What is required:
Please quote exactly the lines below from the line containing "Turn this picture" to the line containing "the bounding box.", both lines included, and nothing else.

Scripts that build objects
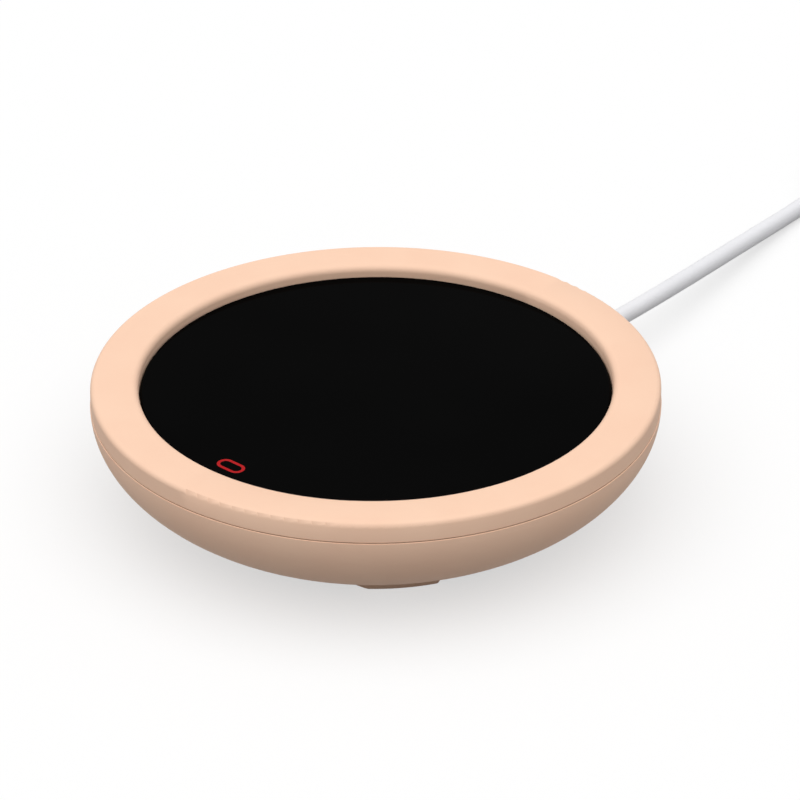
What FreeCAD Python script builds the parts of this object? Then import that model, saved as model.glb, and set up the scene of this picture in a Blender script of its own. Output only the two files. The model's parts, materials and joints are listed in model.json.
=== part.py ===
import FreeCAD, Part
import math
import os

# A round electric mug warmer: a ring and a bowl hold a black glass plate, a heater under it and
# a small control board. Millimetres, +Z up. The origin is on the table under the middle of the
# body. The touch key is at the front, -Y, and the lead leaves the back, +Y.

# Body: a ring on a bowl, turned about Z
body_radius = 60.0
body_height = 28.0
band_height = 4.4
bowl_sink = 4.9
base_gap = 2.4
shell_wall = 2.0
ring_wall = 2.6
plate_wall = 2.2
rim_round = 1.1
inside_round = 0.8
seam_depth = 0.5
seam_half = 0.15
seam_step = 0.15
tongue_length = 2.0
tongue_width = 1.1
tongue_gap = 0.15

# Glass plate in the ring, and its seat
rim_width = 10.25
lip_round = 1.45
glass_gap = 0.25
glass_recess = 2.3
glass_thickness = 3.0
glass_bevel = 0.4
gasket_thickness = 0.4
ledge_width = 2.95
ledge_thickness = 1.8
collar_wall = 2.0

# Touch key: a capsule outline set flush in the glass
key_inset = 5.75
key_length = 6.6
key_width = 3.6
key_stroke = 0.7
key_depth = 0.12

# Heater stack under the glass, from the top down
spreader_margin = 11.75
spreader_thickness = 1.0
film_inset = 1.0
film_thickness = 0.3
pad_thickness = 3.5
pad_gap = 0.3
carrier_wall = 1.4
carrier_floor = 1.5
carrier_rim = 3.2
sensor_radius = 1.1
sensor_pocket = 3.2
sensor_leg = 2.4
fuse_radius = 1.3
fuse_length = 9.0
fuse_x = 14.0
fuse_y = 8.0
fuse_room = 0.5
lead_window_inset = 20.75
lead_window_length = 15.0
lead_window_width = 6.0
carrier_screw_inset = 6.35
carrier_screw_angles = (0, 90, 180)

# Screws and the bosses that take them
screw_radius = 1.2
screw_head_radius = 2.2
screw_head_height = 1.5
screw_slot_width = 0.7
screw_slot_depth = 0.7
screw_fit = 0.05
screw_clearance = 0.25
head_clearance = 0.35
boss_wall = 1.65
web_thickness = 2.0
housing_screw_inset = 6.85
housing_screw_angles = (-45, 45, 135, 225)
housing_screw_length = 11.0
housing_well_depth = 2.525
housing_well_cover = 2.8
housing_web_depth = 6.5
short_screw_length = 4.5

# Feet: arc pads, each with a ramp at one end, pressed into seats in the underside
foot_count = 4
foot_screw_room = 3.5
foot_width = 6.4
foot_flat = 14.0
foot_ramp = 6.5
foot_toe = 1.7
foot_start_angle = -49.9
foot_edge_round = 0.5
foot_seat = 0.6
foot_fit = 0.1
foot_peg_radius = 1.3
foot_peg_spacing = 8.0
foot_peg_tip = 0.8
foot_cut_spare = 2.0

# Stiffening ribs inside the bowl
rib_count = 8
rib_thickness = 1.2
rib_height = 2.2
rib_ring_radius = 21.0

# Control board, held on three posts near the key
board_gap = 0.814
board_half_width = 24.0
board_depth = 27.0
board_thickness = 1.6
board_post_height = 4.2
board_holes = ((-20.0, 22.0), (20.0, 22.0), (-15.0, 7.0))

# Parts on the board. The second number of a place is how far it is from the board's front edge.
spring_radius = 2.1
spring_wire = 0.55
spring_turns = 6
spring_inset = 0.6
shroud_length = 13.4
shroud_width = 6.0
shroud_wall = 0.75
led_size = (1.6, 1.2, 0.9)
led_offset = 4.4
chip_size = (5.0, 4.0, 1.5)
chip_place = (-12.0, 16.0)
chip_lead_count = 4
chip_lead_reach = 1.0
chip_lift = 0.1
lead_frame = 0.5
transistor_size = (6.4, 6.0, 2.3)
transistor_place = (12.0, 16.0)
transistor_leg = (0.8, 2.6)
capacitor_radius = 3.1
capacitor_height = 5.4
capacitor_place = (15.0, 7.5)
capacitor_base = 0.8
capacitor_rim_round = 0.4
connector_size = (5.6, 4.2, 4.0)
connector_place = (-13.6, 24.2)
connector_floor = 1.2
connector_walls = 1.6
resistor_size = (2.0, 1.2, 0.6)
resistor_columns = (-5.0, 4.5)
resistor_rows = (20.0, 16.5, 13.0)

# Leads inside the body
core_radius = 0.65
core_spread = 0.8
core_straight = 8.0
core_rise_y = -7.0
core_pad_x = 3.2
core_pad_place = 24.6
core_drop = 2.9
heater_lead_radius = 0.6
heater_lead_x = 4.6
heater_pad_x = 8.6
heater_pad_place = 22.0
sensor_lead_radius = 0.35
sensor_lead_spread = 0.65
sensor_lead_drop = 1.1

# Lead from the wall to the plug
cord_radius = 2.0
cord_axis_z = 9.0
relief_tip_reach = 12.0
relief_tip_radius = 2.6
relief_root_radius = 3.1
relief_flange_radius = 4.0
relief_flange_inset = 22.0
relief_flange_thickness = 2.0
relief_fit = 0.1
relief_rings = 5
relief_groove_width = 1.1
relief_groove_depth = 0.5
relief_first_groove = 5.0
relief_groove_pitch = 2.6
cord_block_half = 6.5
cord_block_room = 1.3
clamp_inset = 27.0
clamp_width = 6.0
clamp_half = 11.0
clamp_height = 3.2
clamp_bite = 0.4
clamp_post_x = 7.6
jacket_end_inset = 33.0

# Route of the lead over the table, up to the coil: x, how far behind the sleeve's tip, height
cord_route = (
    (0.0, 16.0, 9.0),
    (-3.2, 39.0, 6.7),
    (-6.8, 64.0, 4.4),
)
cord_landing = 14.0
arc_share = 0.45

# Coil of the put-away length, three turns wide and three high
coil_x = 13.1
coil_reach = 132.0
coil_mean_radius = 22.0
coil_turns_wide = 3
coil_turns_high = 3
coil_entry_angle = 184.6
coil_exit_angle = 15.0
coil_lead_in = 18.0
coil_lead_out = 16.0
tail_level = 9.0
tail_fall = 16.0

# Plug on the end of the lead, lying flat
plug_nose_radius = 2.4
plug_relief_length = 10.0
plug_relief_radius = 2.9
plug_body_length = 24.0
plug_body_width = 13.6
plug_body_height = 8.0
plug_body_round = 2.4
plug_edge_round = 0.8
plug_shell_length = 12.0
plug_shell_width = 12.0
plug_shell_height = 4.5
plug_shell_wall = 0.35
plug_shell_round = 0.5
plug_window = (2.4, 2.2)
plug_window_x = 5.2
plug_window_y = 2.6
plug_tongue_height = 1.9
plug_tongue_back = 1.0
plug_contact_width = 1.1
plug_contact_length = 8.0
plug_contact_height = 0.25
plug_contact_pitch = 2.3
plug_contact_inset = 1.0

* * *

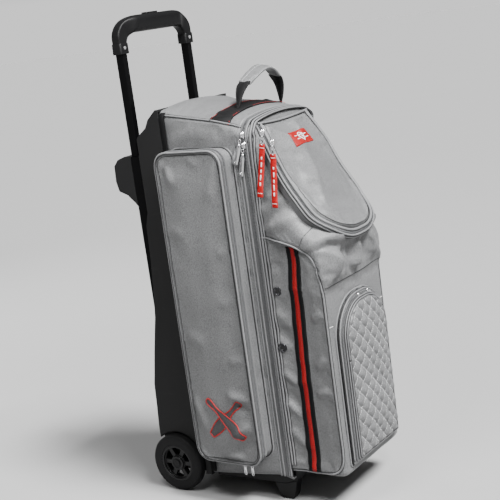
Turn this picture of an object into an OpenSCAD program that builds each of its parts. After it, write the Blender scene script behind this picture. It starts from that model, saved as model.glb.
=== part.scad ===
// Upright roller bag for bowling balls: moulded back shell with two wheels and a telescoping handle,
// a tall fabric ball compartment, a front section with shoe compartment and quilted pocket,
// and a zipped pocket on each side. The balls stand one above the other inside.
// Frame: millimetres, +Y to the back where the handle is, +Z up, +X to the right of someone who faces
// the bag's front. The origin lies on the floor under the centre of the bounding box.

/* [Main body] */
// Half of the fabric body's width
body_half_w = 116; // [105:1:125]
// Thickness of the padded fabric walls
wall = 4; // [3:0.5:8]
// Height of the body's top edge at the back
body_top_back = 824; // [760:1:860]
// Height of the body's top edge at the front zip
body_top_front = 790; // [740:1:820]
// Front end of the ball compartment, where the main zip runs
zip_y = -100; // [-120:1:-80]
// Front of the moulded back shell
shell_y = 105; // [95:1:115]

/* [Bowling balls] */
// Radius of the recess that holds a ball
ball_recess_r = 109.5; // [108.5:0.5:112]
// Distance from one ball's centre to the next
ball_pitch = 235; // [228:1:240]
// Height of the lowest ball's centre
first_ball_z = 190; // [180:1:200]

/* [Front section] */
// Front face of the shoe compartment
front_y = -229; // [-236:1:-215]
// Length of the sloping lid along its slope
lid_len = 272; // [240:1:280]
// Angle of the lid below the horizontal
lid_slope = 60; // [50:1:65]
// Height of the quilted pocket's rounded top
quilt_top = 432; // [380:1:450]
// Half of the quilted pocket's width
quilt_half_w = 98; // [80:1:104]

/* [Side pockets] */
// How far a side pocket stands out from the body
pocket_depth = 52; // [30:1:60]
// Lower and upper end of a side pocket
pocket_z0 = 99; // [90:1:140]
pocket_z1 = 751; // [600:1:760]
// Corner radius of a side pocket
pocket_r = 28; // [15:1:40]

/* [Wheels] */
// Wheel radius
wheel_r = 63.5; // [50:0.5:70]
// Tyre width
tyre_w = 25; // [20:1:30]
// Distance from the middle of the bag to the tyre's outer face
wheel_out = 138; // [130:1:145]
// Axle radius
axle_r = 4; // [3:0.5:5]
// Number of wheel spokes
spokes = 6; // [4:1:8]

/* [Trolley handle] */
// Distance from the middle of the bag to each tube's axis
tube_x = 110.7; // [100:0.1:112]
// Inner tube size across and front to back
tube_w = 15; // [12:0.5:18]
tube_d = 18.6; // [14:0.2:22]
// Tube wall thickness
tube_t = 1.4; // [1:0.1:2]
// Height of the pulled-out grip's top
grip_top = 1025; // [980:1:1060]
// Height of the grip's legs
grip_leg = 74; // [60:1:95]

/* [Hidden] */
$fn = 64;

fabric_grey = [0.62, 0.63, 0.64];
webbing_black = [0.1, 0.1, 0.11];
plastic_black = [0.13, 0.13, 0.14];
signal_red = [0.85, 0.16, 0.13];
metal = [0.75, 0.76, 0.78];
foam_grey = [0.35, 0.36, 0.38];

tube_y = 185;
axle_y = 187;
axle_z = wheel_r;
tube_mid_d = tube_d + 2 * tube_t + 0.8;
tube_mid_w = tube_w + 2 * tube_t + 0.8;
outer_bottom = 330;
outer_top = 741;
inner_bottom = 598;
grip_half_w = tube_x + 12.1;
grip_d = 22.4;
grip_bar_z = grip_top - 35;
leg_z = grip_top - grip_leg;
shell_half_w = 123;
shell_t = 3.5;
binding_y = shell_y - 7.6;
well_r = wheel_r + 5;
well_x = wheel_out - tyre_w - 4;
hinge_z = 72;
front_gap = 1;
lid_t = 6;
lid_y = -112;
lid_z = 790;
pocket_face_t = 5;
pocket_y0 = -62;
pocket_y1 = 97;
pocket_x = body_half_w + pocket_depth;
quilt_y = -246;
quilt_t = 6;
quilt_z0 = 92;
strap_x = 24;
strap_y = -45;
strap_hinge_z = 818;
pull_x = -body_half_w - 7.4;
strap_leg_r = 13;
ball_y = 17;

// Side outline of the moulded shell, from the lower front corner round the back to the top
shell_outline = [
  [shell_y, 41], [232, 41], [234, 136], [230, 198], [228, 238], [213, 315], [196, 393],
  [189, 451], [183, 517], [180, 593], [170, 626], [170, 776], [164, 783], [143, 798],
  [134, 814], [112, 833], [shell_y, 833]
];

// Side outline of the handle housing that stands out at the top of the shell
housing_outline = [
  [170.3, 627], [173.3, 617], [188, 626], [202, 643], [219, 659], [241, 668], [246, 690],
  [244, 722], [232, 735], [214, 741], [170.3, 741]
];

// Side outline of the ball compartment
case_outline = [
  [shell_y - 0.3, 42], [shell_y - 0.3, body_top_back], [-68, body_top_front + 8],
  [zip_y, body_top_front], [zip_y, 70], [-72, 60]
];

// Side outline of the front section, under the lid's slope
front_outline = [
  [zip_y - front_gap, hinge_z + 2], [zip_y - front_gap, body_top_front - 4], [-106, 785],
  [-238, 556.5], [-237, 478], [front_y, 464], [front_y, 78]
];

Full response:
Turn this picture of an object into an OpenSCAD program that builds each of its parts. After it, write the Blender scene script behind this picture. It starts from that model, saved as model.glb.
=== part.scad ===
// Upright roller bag for bowling balls: moulded back shell with two wheels and a telescoping handle,
// a tall fabric ball compartment, a front section with shoe compartment and quilted pocket,
// and a zipped pocket on each side. The balls stand one above the other inside.
// Frame: millimetres, +Y to the back where the handle is, +Z up, +X to the right of someone who faces
// the bag's front. The origin lies on the floor under the centre of the bounding box.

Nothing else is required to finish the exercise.